Der Rechtsstandpunkt der Österreicher ist, dass die Hypo als schwerer Sanierungsfall zu betrachten ist und daher Kredite eines früheren Eigentümers (der Bayern LB) wie Eigenkapital zu bewerten sind und einbehalten werden. Dabei geht es um über zwei Milliarden Euro, die noch offen sind. Ursprünglich waren es sogar fünf Milliarden Euro, ein Teil wurde (leider) schon zurückbezahlt. Man kann hier warten, wie das Gericht entscheidet, oder einen Vergleich anstreben. Vieles spricht dafür, zum "Drüberstreuen" auch noch eine Klage einzubringen, weil die Bayern LB vor der Notverstaatlichung 2009 Österreich über die Risiken bei der Hypo unzureichend informiert hat. Klar dürfte sein, dass Bayerns Ministerpräsident Horst Seehofer als Eigentümervertreter freiwillig wohl kaum zahlen wird.

Kann man den Steuerzahler noch entlasten?
Wirklich sinnvolle Ideen sind kaum zu finden. Es klingt zwar populär, dass die Zeichner von Hypo-Anleihen oder andere Bundesländer mitzahlen sollen, doch zwingen kann man sie nur durch die Pleite der Bank. Das wäre gefährlich. Es hat schon seinen Grund, warum alle vernünftigen Kräfte in diesem Land eine Hypo-Pleite immer abgelehnt haben. Denn das könnte ein Finanz-Erdbeben auslösen: Anleihen, die mit Garantie der öffentlichen Hand (in dem Fall des Landes Kärnten) gezeichnet wurden, wären nichts mehr wert. Das würde Österreichs Ruf ruinieren. Andere Institute wie die (gesunden) Landes-Hypos könnten den Ausfall nicht verkraften, wären selber Pleite. Die Sparer würden nervös, sie würden Geld abheben, und flugs wäre die ganze heimische Bankenwelt in einer Megakrise, die die Grundfesten des Staates bedroht. Nein, danke!

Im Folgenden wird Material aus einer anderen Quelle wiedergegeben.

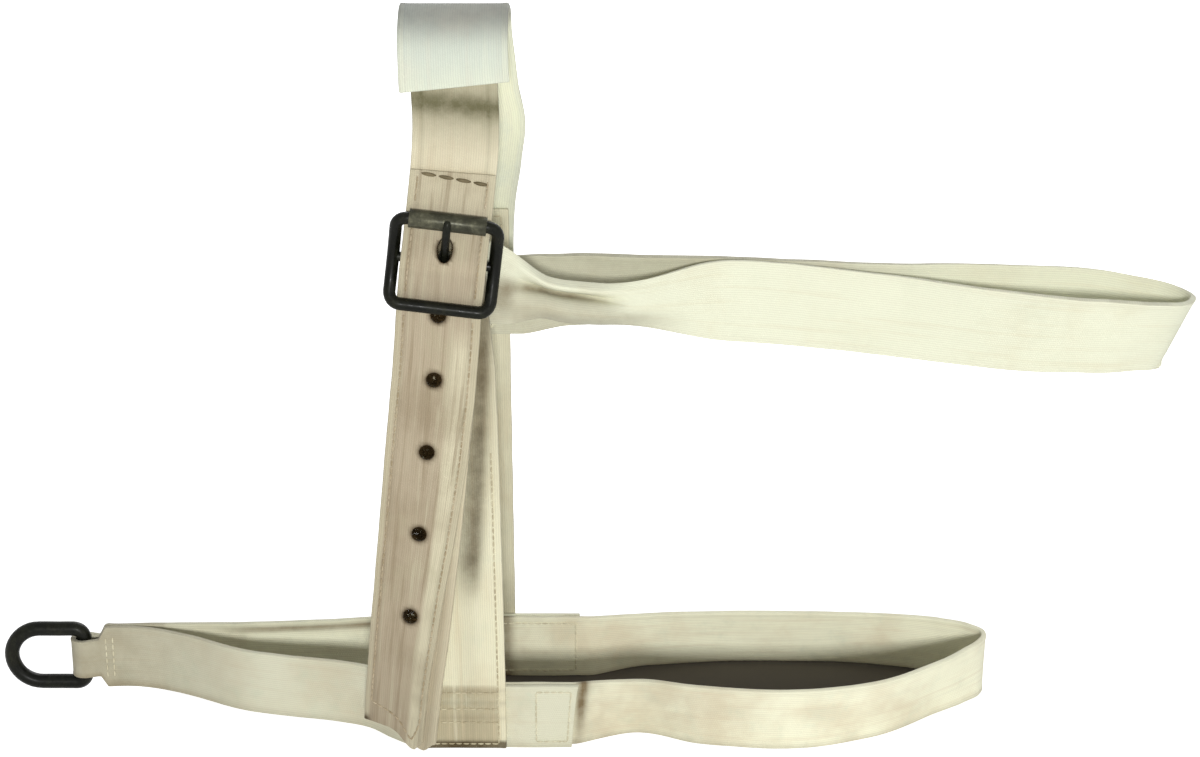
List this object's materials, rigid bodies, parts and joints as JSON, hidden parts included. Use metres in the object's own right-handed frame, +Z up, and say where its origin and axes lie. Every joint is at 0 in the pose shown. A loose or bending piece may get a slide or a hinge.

Gibt es "Schuldige" zu finden?
Seit 2009 wurde nichts anderes getan. Eine "CSI Hypo" untersuchte monatelang Hunderte Geschäftsfälle der Hypo, erstattete Dutzende Anzeigen, es gab erste Prozesse und auch Urteile. Auch ein Misserfolg hat viele Väter. Manager, die sich selbst und den Markt überschätzten. Politiker, die nichts von Banken verstehen. Ausländische Eigentümer (aus Bayern), die mit der Hypo endlich die Erfolge in Osteuropa feiern wollten, um die sie andere Institute beneideten. Das Hypo-Desaster hat viele Ursachen, und natürlich ist es unbefriedigend, dass nicht wie in Hollywoodfilmen am Ende alle Schuldigen bestraft werden können.

Macht ein parlamentarischer Untersuchungsausschuss Sinn?
Die Opposition würde sich freuen, die Medien hätten ihre Show. Aber in der Sache selbst würde es kaum etwas bringen. Außerdem gab es im Kärntner Landtag bereits zwei U-Ausschüsse. Fazit: Die Haider-FPÖ hat mit freundlicher Duldung der anderen Kärntner Parteien die Hypo-Expansion durch die Übernahme exorbitanter Landeshaftungen unterstützt und ermöglicht. Der Rest ist (traurige) Geschichte.